Education 'empowering'

A culture of silence and fear around sex education must be broken, Dunedin sexuality education consultant Gayna McConnell says.

Media reports of sexual health classes in schools may sound "shocking and terrible", but research showed sex education needed to start before children were sexually active for it to be effective, she said.

And it needed to "start gently" about age 9, with girls taught about puberty, as they often developed before boys.

In the following two years, both boys and girls should receive more in-depth puberty education, so "it would all be normalised". By age 12, education around experiences, relationships and sexual feelings needed to begin, Ms McConnell said.

"Year 8 is when they start to do their hair and that's when they start thinking about who they like and who they want to be attractive to."

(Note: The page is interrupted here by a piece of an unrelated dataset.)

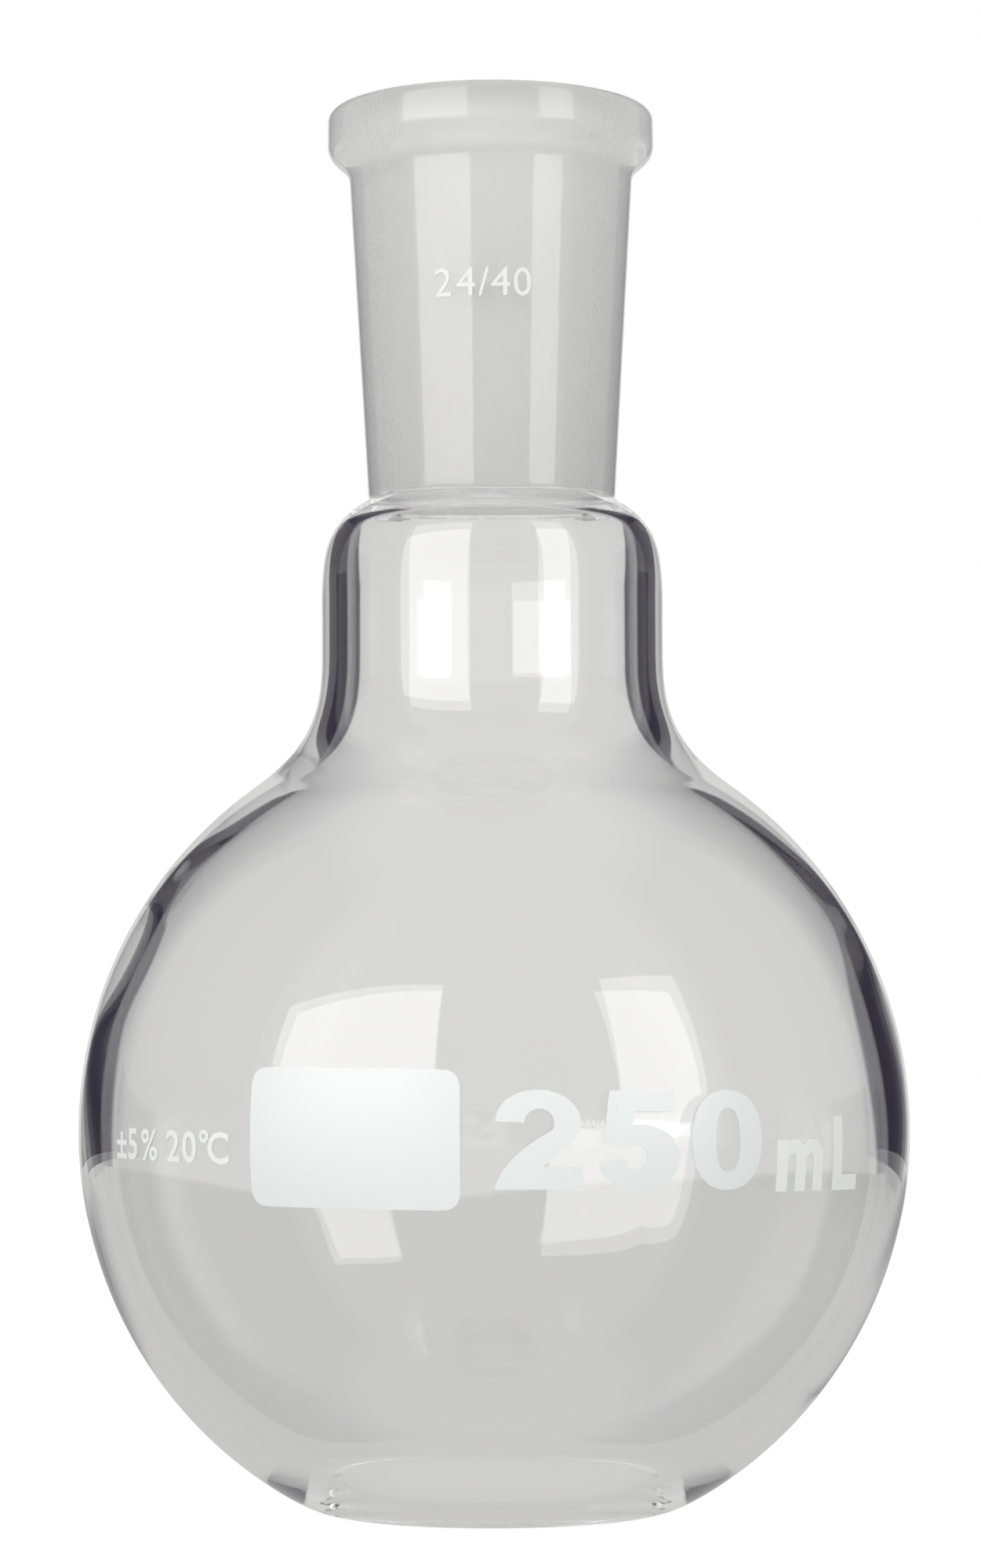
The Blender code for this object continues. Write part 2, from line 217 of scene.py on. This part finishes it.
def turned(name, profile, materials, finish_of, uneven=0):
    """A closed mesh turned round the axis. finish_of gives a material's number for a stretch.

    The wall's unevenness is added to the profile's first points, as many as uneven says.
    """
    mesh = bpy.data.meshes.new(name)
    solid = bmesh.new()
    rings = []
    for number, (r, z) in enumerate(profile):
        if r < ON_AXIS:
            rings.append([solid.verts.new((0, 0, z * MM))])
            continue
        ring = []
        for i in range(SEGMENTS):
            angle = 2 * pi * i / SEGMENTS
            out = r + unevenness(r, z, angle) if number < uneven else r
            ring.append(solid.verts.new((out * MM * cos(angle), out * MM * sin(angle), z * MM)))
        rings.append(ring)
    pairs = list(zip(rings, rings[1:]))
    if len(rings[0]) > 1:
        pairs.append((rings[-1], rings[0]))
    for number, (low, high) in enumerate(pairs):
        finish = finish_of(number)
        for i in range(SEGMENTS):
            j = (i + 1) % SEGMENTS
            # A ring of one point gives the same corner twice, which leaves a triangle.
            near = (low[i % len(low)], high[i % len(high)])
            far = (high[j % len(high)], low[j % len(low)])
            face = solid.faces.new(list(dict.fromkeys(near + far)))
            face.smooth = True
            face.material_index = finish
    bmesh.ops.recalc_face_normals(solid, faces=solid.faces[:])
    if solid.calc_volume(signed=True) < 0:
        bmesh.ops.reverse_faces(solid, faces=solid.faces[:])
    for edge in solid.edges:
        edge.smooth = edge.calc_face_angle(0) < SHARP_ANGLE
    solid.to_mesh(mesh)
    solid.free()
    for finish in materials:
        mesh.materials.append(finish)
    made = bpy.data.objects.new(name, mesh)
    bpy.context.scene.collection.objects.link(made)
    return made


def nodes_of(name):
    """A new material of that name and its empty node tree."""
    made = bpy.data.materials.new(name)
    made.use_nodes = True
    tree = made.node_tree
    tree.nodes.clear()
    return made, tree


def clear_glass():
    """Smooth clear borosilicate glass."""
    made, tree = nodes_of("borosilicate_glass")
    out = tree.nodes.new("ShaderNodeOutputMaterial")
    shader = tree.nodes.new("ShaderNodeBsdfPrincipled")
    shader.inputs["Base Color"].default_value = (1, 1, 1, 1)
    shader.inputs["Roughness"].default_value = 0.0
    shader.inputs["IOR"].default_value = GLASS_IOR
    shader.inputs["Transmission Weight"].default_value = 1.0
    tree.links.new(shader.outputs[0], out.inputs["Surface"])
    return made


def ground_glass():
    """Ground glass: its fine pits spread the light that goes through and send part of it back."""
    made, tree = nodes_of("ground_glass")
    new, link = tree.nodes.new, tree.links.new
    out = new("ShaderNodeOutputMaterial")
    place = new("ShaderNodeTexCoord")
    grit = new("ShaderNodeTexNoise")
    grit.inputs["Scale"].default_value = GRIT_SCALE
    grit.inputs["Detail"].default_value = GRIT_DETAIL
    link(place.outputs["Object"], grit.inputs["Vector"])
    bump = new("ShaderNodeBump")
    bump.inputs["Strength"].default_value = GRIT_BUMP
    bump.inputs["Distance"].default_value = GRIT_DEPTH
    link(grit.outputs["Fac"], bump.inputs["Height"])
    rough = new("ShaderNodeBsdfPrincipled")
    rough.inputs["Base Color"].default_value = (1, 1, 1, 1)
    rough.inputs["Roughness"].default_value = GROUND_ROUGHNESS
    rough.inputs["IOR"].default_value = GLASS_IOR
    rough.inputs["Transmission Weight"].default_value = 1.0
    link(bump.outputs["Normal"], rough.inputs["Normal"])
    through = new("ShaderNodeBsdfTranslucent")
    through.inputs["Color"].default_value = (1, 1, 1, 1)
    back = new("ShaderNodeBsdfDiffuse")
    back.inputs["Color"].default_value = (1, 1, 1, 1)
    link(bump.outputs["Normal"], back.inputs["Normal"])
    pits = new("ShaderNodeMixShader")
    pits.inputs["Fac"].default_value = SENT_BACK
    link(through.outputs[0], pits.inputs[1])
    link(back.outputs[0], pits.inputs[2])
    cover = new("ShaderNodeMapRange")
    link(grit.outputs["Fac"], cover.inputs["Value"])
    cover.inputs["To Min"].default_value = SCATTERED[0]
    cover.inputs["To Max"].default_value = SCATTERED[1]
    mix = new("ShaderNodeMixShader")
    link(cover.outputs["Result"], mix.inputs["Fac"])
    link(rough.outputs[0], mix.inputs[1])
    link(pits.outputs[0], mix.inputs[2])
    link(mix.outputs[0], out.inputs["Surface"])
    return made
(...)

Children in classes she taught told her that casual sex at parties was "the norm" and statistics showed 20% of 13-year-olds in New Zealand had had sex, and 10% had had it in the last three months. Of that 10%, 39.4% had had more than three partners in the last three months.

The rate of sexually transmitted diseases was six times higher than in Australia, and up to 80% would have had sex by the time they left high school, she said.

One in seven young women would have had an abortion by 25, and about 65% of people did not use protection when having casual sex.

The young men she encountered believed condoms were uncomfortable, not very strong, and expensive, and thought "casual sex is where the fun is".

On the other hand, girls were often taught that sex was bad and "pleasure does not come into it".

Adding alcohol to the mix only heightened problems with unprotected and regretted sex.

Ms McConnell believed children needed to be taught about feelings, relationships, communication, and "who they are as sexual beings".

"It's getting the value back in sex.It's really promoting self esteem and self respect. These issues are so complex and unless we help break them down ... nothing is going to change, and that only comes from effective, relevant education."

Parents were often "terrified" about talking to their children about sex, "because they know their own journeys", she said.

This meant teachers were often left to cover the subject, and while there were those who taught it well, some "don't know what they are doing".

"We are still in the Dark Ages with our sexual health."

However, children learnt "so much" from television, movies, and, especially, the internet, and had many questions which needed answering, or ideas which needed debunking.

"We think they are naive and at the 'hand-holding stage', but they are wanting to know about the ECP [emergency contraceptive pill] and STIs [sexually transmitted diseases]. Kids are not at the hand-holding stage.

"We as parents and teachers are at the holding hands stage and we are holding the hands of parents who are terrified.

"I acknowledge that it's scary and in a perfect world we would not have to be teaching 12-year-olds about intimacy and physical contact, but we do.

We are empowering them. Knowledge is power. Our kids have to be trusted."

The one piece of advice she had for parents concerned about what their children were learning when it came to sex, was "talk".

Parents should be giving their children the message that they should have sex with a person they knew, loved and trusted, that it should feel right, physically and emotionally, and that they should protect their body.

"[Otherwise] they have not prepared their child to negotiate and not have sex until they are ready.

"There is this real myth that talking about sex encourages sex. It really doesn't. It promotes sex in a relationship, delay, and contraception use," Ms McConnell said.

She did understand, however, that sexual education needed to be done "respectfully" and that children should not be forced to do anything they did not want to.

One or two parents, out of 30 or 40, would choose to withdraw their child from sex education classes, but the majority were "really pleased" their children were going to be better prepared and educated.